Beginning with the line that contains "for name, shapes" and ending with the line that contains "obj.matrix_world = world", reproduce each line exactly; include both and add nothing.
═══ Data supplied ═══
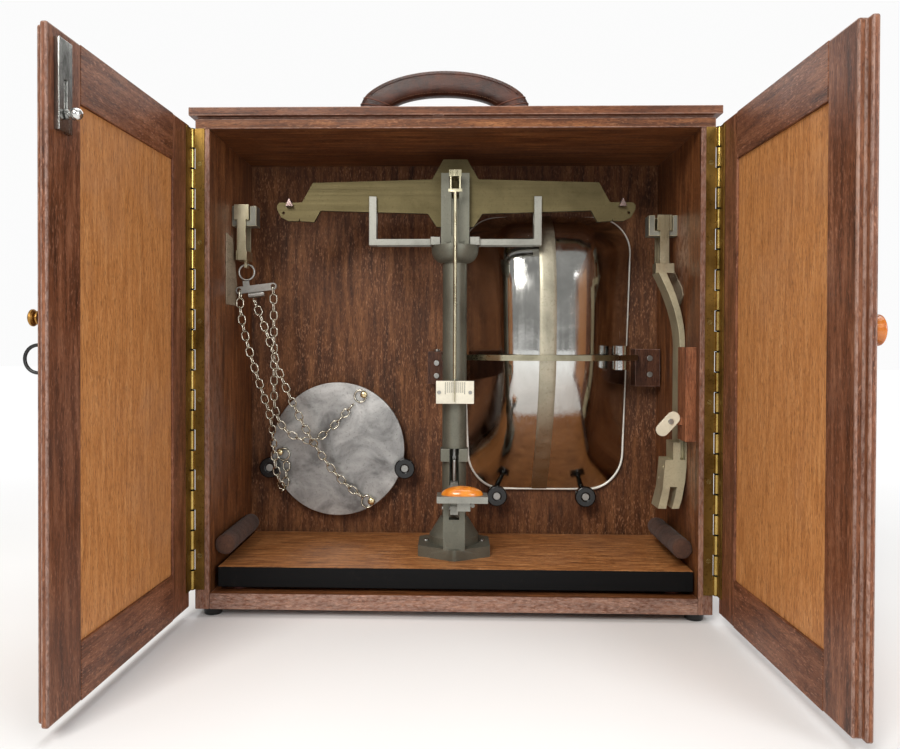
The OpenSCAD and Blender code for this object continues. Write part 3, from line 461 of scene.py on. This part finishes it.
# ---------------------------------------------------------------- mesh helpers
def weigh(me):
    """Corner normals weighted by face area, so a broad flat face keeps flat shading beside its softened edges."""
    hard = {tuple(e.vertices) for e, s in zip(me.edges, me.attributes["sharp_edge"].data) if s.value} if "sharp_edge" in me.attributes else set()
    around = [[] for _ in me.vertices]
    ends = {}
    for p in me.polygons:
        vs = list(p.vertices)
        for k, v in enumerate(vs):
            around[v].append(p.index)
            a, b = v, vs[(k + 1) % len(vs)]
            ends.setdefault((min(a, b), max(a, b)), []).append(p.index)
    nrm = [p.normal.copy() for p in me.polygons]
    size = [p.area for p in me.polygons]
    res = {}
    touch = [[] for _ in me.vertices]
    for (a, b), ps in ends.items():
        if len(ps) == 2 and (a, b) not in hard:
            touch[a].append(ps)
            touch[b].append(ps)
    for v, ps in enumerate(around):
        group = {p: p for p in ps}

        def top(p):
            while group[p] != p:
                p = group[p]
            return p
        for p, q in touch[v]:
            group[top(p)] = top(q)
        acc = {}
        for p in ps:
            g = top(p)
            acc[g] = acc.get(g, Vector((0, 0, 0))) + nrm[p] * size[p]
        for p in ps:
            n = acc[top(p)]
            res[(v, p)] = n.normalized() if n.length > 0 else nrm[p]
    out = []
    for p in me.polygons:
        for v in p.vertices:
            out.append(res[(v, p.index)])
    me.normals_split_custom_set(out)


def put(name, bm, mats, body, slot=None, smooth=40, node=None):
    me = bpy.data.meshes.new(name)
    bm.normal_update()
    bm.to_mesh(me)
    bm.free()
    for m in (mats if isinstance(mats, (list, tuple)) else [mats]):
        me.materials.append(m)
    for p in me.polygons:
        p.use_smooth = True
    if smooth < 180:
        me.set_sharp_from_angle(angle=math.radians(smooth))
        weigh(me)
    ob = bpy.data.objects.new(name, me)
    bpy.context.scene.collection.objects.link(ob)
    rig.ride(ob, body)
    if slot:
        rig.slot(ob, slot)
    if node:
        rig.replaces(ob, *(node if isinstance(node, (list, tuple)) else [node]))
    return ob


def islands(bm):
    seen, out = set(), []
    for v in bm.verts:
        if v in seen:
            continue
        stack, part = [v], []
        seen.add(v)
        while stack:
            a = stack.pop()
            part.append(a)
            for e in a.link_edges:
                b = e.other_vert(a)
                if b not in seen:
                    seen.add(b)
                    stack.append(b)
        out.append(part)
    return out


def cad_bm(node):
    src = NODES[node].data
    me = bpy.data.meshes.new("tmp")
    me.from_pydata([v.co[:] for v in src.vertices], [], [tuple(p.vertices) for p in src.polygons])
    bm = bmesh.new()
    bm.from_mesh(me)
    bpy.data.meshes.remove(me)
    bmesh.ops.remove_doubles(bm, verts=bm.verts, dist=2e-6)
    return bm


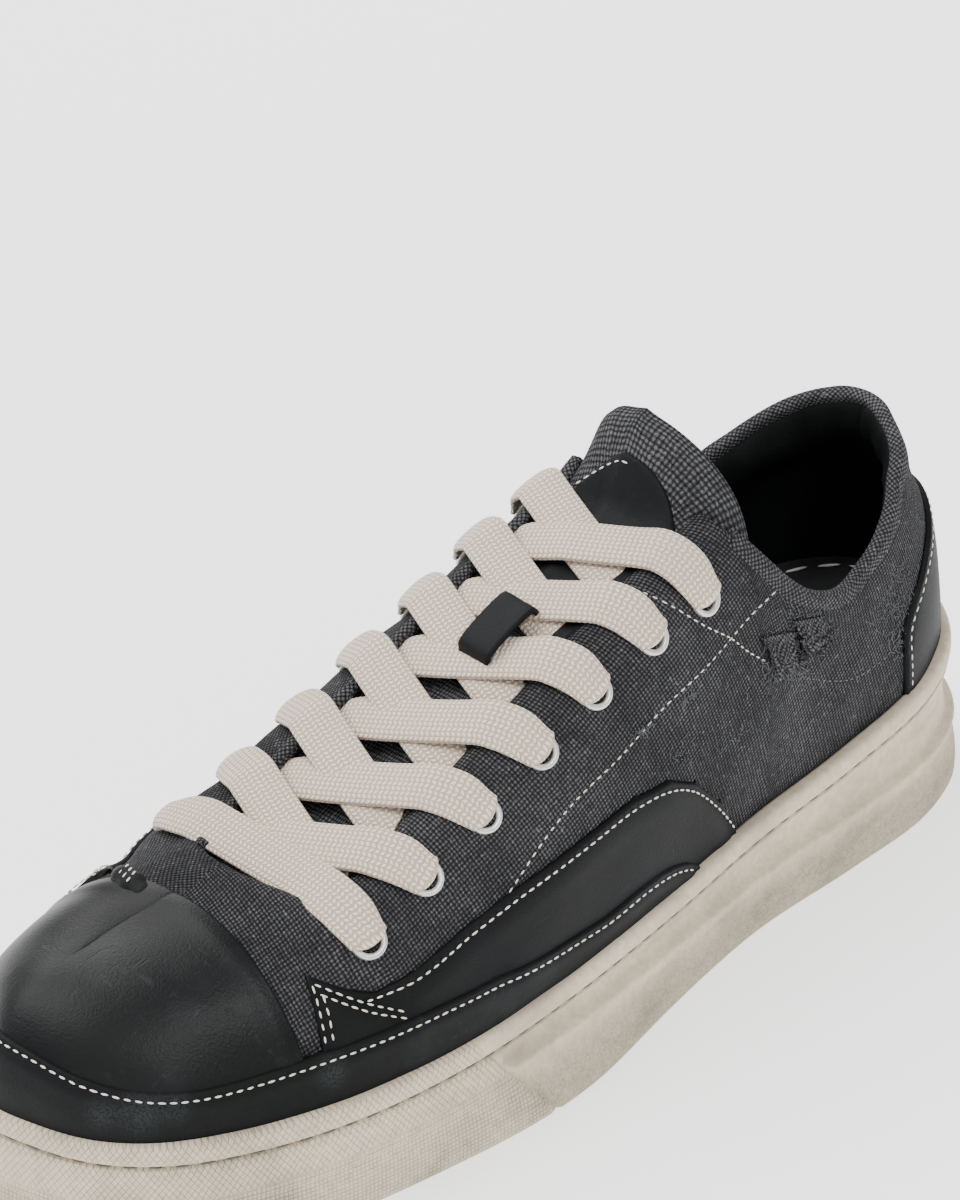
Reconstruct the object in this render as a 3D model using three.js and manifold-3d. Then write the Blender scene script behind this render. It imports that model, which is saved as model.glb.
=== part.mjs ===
// Worn low canvas sneaker, left foot, one shoe.
// Millimetres, +Z up, floor at z = 0. The toe points to -X and the lateral side faces -Y.
import * as THREE from 'three';
import { mergeVertices } from 'three/addons/utils/BufferGeometryUtils.js';
import Module from 'manifold-3d';

const wasm = await Module();
wasm.setup();

// Driving dimensions of the sole
const lateralRun = [
  [-150.5, 7], [-148.2, -8.5], [-142.5, -22], [-131.5, -33.5], [-114, -42.5], [-90, -49.2],
  [-60, -52], [-25, -50.3], [12, -46.2], [50, -41], [85, -39.2], [115, -36], [135, -27.5],
  [147, -14], [150.5, 0],
];
const medialRun = [
  [147, 14], [135, 27.5], [115, 35.8], [85, 38], [50, 37.5], [12, 41], [-25, 46.5],
  [-60, 51.2], [-85, 51.2], [-110, 46], [-130, 36], [-143, 22.5],
];
const toeX = -150.5;
const heelX = 150.5;
const soleTopTable = [[-152.5, 31.6], [-87.5, 28.9], [-22.5, 28.4], [62.5, 32], [147.5, 40.5]];
const cupFloorDepth = 11.5;
const cupWallInset = 4.3;
const rimInset = 1.2;
const grooveDepthBelowTop = 5.3;
const grooveHalf = 0.5;
const ridgeHeight = 17;
const seamX = -34;
const ballFlare = 4.6;
const heelFlare = 2.4;
const toeSpring = 3.2;
const treadDepth = 1.5;
const treadWidth = 2.4;

// Driving dimensions of the upper, worked out from length, ball width, instep and heel height
const featherInset = 4.6;
const featherDepth = 9;
const wall = 2.2;
const overlayGap = 0.3;
const overlayOut = 1.5;
const toePole = -118;
const heelPole = 98;
const spineHeight = [
  [-125, 54.5], [-108, 56.5], [-92, 60.5], [-73, 66.5], [-42, 80], [-2, 99], [33, 113.5],
  [58, 121], [100, 124],
];
const spineShift = [[-125, 6], [-108, 6], [-92, 2], [-73, 0], [100, 0]];
const sectionPower = [
  [-146, 2.9], [-120, 2.15], [-95, 1.95], [-73, 2], [-32, 2.35], [0, 2.9], [33, 3.5],
  [80, 3.3], [115, 2.5], [146, 2.05],
];
const topline = [
  [44, 112], [62, 89.5], [70, 81.5], [79, 76.8], [86, 75.3], [94, 77], [103, 81.5],
  [112, 87], [121, 93], [129, 98.5], [140, 101.5],
];
const throat = [
  [-80, -12], [-77, -19], [-71, -22.5], [48, -21], [48, 19],
  [-71, 19.5], [-77, 15], [-80, 8],
];

// Driving dimensions of the trims
const eyeletCount = 7;
const eyeletFirstX = -73;
const eyeletLastX = 37.5;
const lateralEyeletY = [-33.5, -30.8];
const medialEyeletY = [30, 26.5];
const eyeletRim = 4.5;
const eyeletBore = 2.3;
const eyeletBarrel = 2.75;
const eyeletLift = 0.5;
const eyeletFlange = 0.8;
const eyeletReach = 2.9;
const eyeletHole = 3.15;
const laceWidth = 10.5;
const laceThick = 2.3;
const tongueThick = 3;
const tongueStartX = -86;
const tongueRiseX = 34;
const tongueEndX = 52;
const tongueHalfFront = 22;
const tongueHalfTop = 27;
const tongueRise = 10.5;
const tongueSweep = 11;

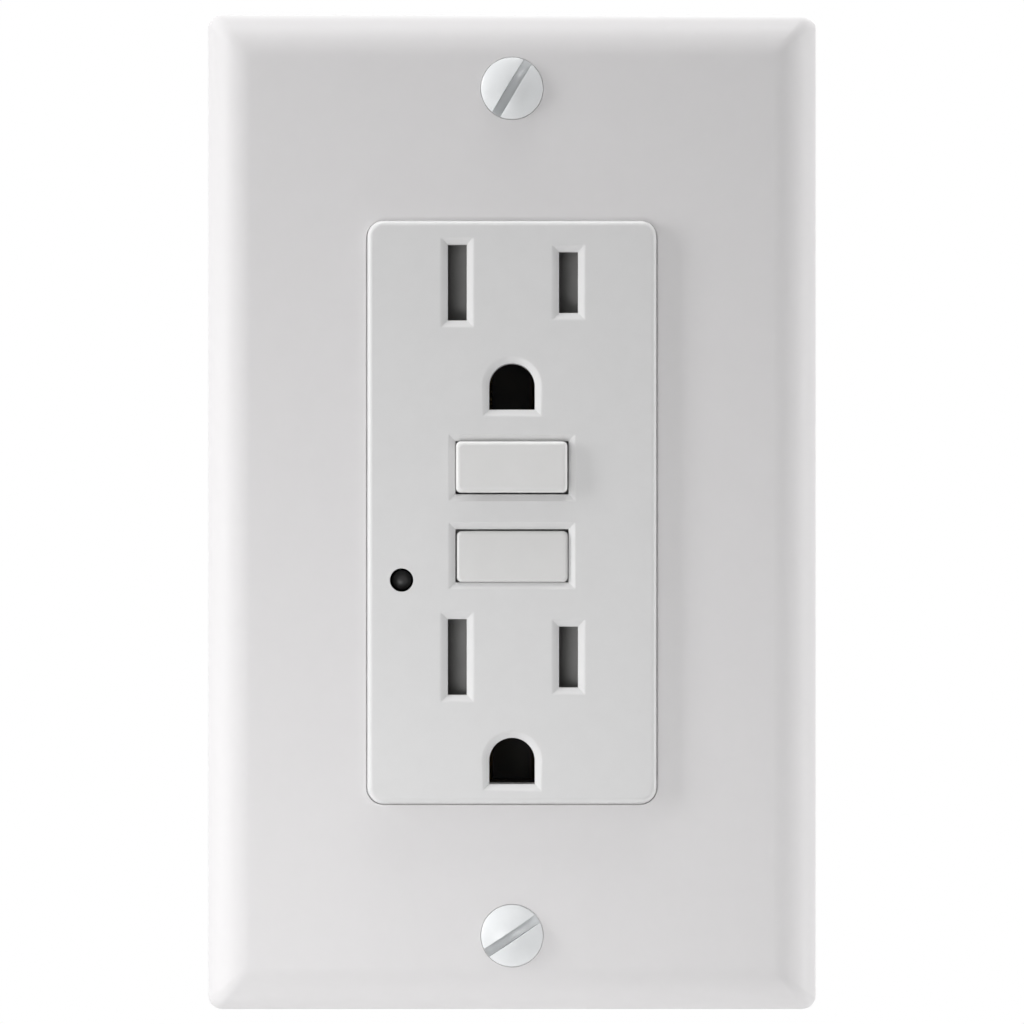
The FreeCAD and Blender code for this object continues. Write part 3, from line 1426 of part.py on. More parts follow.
def sub_parts():
    """Every sub-part of the receptacle: its name and its solids."""
    screws = make_terminal_screws()
    clamps = make_wire_clamps()
    load = make_load_contact()
    line = make_line_terminal()
    arm = make_contact_arm()
    tip = make_arm_contact()
    return {
        "wall_plate": [make_wall_plate()],
        "plate_screws": make_plate_screws(),
        "front_cover": [make_front_cover()],
        "reset_button": [make_reset_button()],
        "reset_shaft": [make_reset_shaft()],
        "reset_spring": [make_reset_spring()],
        "test_button": [make_test_button()],
        "test_spring": [make_test_spring()],
        "test_contact": [make_test_contact()],
        "upper_shutter": [make_shutter(upper_blade)],
        "lower_shutter": [make_shutter(lower_blade)],
        "upper_shutter_spring": [make_shutter_spring(upper_blade)],
        "lower_shutter_spring": [make_shutter_spring(lower_blade)],
        "shutter_trays": [make_shutter_tray(z) for z in blade_lines],
        "mounting_strap": [make_mounting_strap()],
        "box_screws": make_box_screws(),
        "screw_retainers": both_ends(make_screw_retainer()),
        "ground_contacts": [make_ground_contact(z) for z in ground_lines],
        "ground_screw": [make_ground_screw()],
        "middle_housing": [make_middle_housing()],
        "rear_housing": [make_rear_housing()],
        "housing_screws": make_housing_screws(),
        "load_hot_contact": [load],
        "load_neutral_contact": [mirrored(load)],
        "line_hot_terminal": [line],
        "line_neutral_terminal": [mirrored(line)],
        "hot_terminal_screws": screws,
        "neutral_terminal_screws": [mirrored(s) for s in screws],
        "wire_clamps": clamps + [mirrored(c) for c in clamps],
        "fixed_contacts": both_sides(make_fixed_contact()),
        "hot_contact_arm": [arm],
        "neutral_contact_arm": [mirrored(arm)],
        "hot_arm_contact": [tip],
        "neutral_arm_contact": [mirrored(tip)],
        "contact_carriage": [make_contact_carriage()],
        "latch_plate": [make_latch_plate()],
        "plunger": [make_plunger()],
        "plunger_spring": [make_plunger_spring()],
        "solenoid_frame": [make_solenoid_frame()],
        "solenoid_bobbin": [make_solenoid_bobbin()],
        "solenoid_winding": [make_solenoid_winding()],
        "coil_holder": [make_coil_holder()],
        "sense_coil": [make_ring_coil(0)],
        "neutral_coil": [make_ring_coil(1)],
        "circuit_board": [make_circuit_board()],
        "controller_chip": [make_controller_chip()],
        "surge_absorber": [make_surge_absorber()],
        "capacitor": [make_capacitor()],
        "test_resistor": [make_test_resistor()],
        "diodes": make_diodes(),
        "indicator_lens": [make_indicator_lens()],
        "indicator_lamp": [make_indicator_lamp()],
    }


def main():
    os.makedirs("parts", exist_ok=True)
    for name, shapes in sub_parts().items():
        solids = [solid for shape in shapes for solid in shape.Solids]
        shape = solids[0] if len(solids) == 1 else Part.makeCompound(solids)
        if not shape.isValid():
            print("not valid:", name)
        print(name, len(solids), "solids,", round(sum(s.Volume for s in solids), 2), "mm3")
        shape.exportStep("parts/%s.step" % name)


main()
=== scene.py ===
# %% [markdown]
# A wall receptacle, dressed for its picture
#
# The receptacle comes in as a frame of plain solids, each at its real size and place. This file gives every
# visible piece its finish, and builds the pieces that face the viewer anew with finer edges, because light
# shows a small part mainly through the thin highlights on its edges. Sizes are in millimetres up to the
# moment a mesh is made, and Blender's own unit, the metre, is used from there on.

# %% Frame and overall size
import math

import bmesh
import bpy
from mathutils import Matrix, Vector


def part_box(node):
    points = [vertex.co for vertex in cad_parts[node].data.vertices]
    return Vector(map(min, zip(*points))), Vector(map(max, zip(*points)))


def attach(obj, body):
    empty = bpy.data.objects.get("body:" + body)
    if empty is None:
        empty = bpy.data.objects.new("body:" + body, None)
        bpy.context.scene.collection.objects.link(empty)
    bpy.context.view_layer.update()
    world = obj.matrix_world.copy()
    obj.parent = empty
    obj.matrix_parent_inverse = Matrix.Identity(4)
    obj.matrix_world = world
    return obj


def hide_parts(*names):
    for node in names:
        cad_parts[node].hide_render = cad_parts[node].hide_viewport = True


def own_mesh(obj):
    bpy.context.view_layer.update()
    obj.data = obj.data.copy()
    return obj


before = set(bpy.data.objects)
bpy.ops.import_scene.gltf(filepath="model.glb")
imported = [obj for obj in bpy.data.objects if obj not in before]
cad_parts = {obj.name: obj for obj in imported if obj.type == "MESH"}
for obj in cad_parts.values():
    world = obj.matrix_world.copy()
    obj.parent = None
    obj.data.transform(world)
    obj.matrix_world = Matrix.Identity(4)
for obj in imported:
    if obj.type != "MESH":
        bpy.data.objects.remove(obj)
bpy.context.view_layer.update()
MM = 0.001


def corners(node):
    """Lowest and highest corner of a solid of the frame, in millimetres."""
    low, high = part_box(node)
    return low / MM, high / MM


def middle_z(node):
    """Level of the middle of a solid of the frame, in millimetres."""
    low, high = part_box(node)
    return (low.z + high.z) / 2 / MM


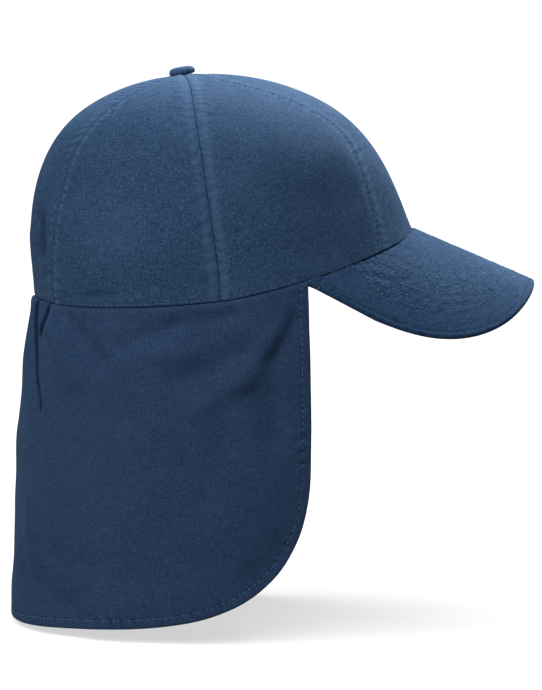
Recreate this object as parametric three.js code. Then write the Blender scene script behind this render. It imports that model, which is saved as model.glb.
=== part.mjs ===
import * as THREE from 'three';

// A legionnaire cap: a cloth crown of six panels, a stiff curved peak and a flap over the neck.
// Millimetres and degrees. X points forward over the peak, Y to the wearer's left and Z up.
// The origin is the middle of the head opening, level with the low back half of its rim.
// Angles go round the head from the front: 90 is the left side, -90 the right, 180 the back.

// Driving sizes
const head = { length: 203.6, width: 162, egg: 0.05 };
const crown = { height: 122.5, frontRise: 38.9, buttonBack: 22, topTilt: 5, wall: 1.2, puff: 0.8,
  puffSquareness: 5 };
const seam = { gap: 0.3, topHole: 3 };
const peak = { reach: 65.8, halfWidth: 75, roundLength: 87.6, roundness: 2.35, slope: 23.3,
  arch: 51.5, thickness: 3, endAngle: 64, edgeRound: 1 };
const flap = { drop: 171, frontAngle: 65.5, hemRise: 0.07, cornerWidth: 100, cornerHeight: 93,
  cornerRoundness: 3, wall: 1.1, tuck: 9, backFlare: 15.4, sideFlare: 9, backFrom: 110,
  flareCurve: 0.4 };
const button = { radius: 6.85, height: 3.6, tilt: 11, lift: 0.9, stemRadius: 2.3, stemLength: 3 };
const clearance = 0.3;   // between pieces that touch on the real cap
const tuckClearance = 0.45;   // between the crown and the cloth of the flap inside it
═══
**Finished answer:**
    for name, shapes in sub_parts().items():
        solids = [solid for shape in shapes for solid in shape.Solids]
        shape = solids[0] if len(solids) == 1 else Part.makeCompound(solids)
        if not shape.isValid():
            print("not valid:", name)
        print(name, len(solids), "solids,", round(sum(s.Volume for s in solids), 2), "mm3")
        shape.exportStep("parts/%s.step" % name)


main()
=== scene.py ===
# %% [markdown]
# A wall receptacle, dressed for its picture
#
# The receptacle comes in as a frame of plain solids, each at its real size and place. This file gives every
# visible piece its finish, and builds the pieces that face the viewer anew with finer edges, because light
# shows a small part mainly through the thin highlights on its edges. Sizes are in millimetres up to the
# moment a mesh is made, and Blender's own unit, the metre, is used from there on.

# %% Frame and overall size
import math

import bmesh
import bpy
from mathutils import Matrix, Vector


def part_box(node):
    points = [vertex.co for vertex in cad_parts[node].data.vertices]
    return Vector(map(min, zip(*points))), Vector(map(max, zip(*points)))


def attach(obj, body):
    empty = bpy.data.objects.get("body:" + body)
    if empty is None:
        empty = bpy.data.objects.new("body:" + body, None)
        bpy.context.scene.collection.objects.link(empty)
    bpy.context.view_layer.update()
    world = obj.matrix_world.copy()
    obj.parent = empty
    obj.matrix_parent_inverse = Matrix.Identity(4)
    obj.matrix_world = world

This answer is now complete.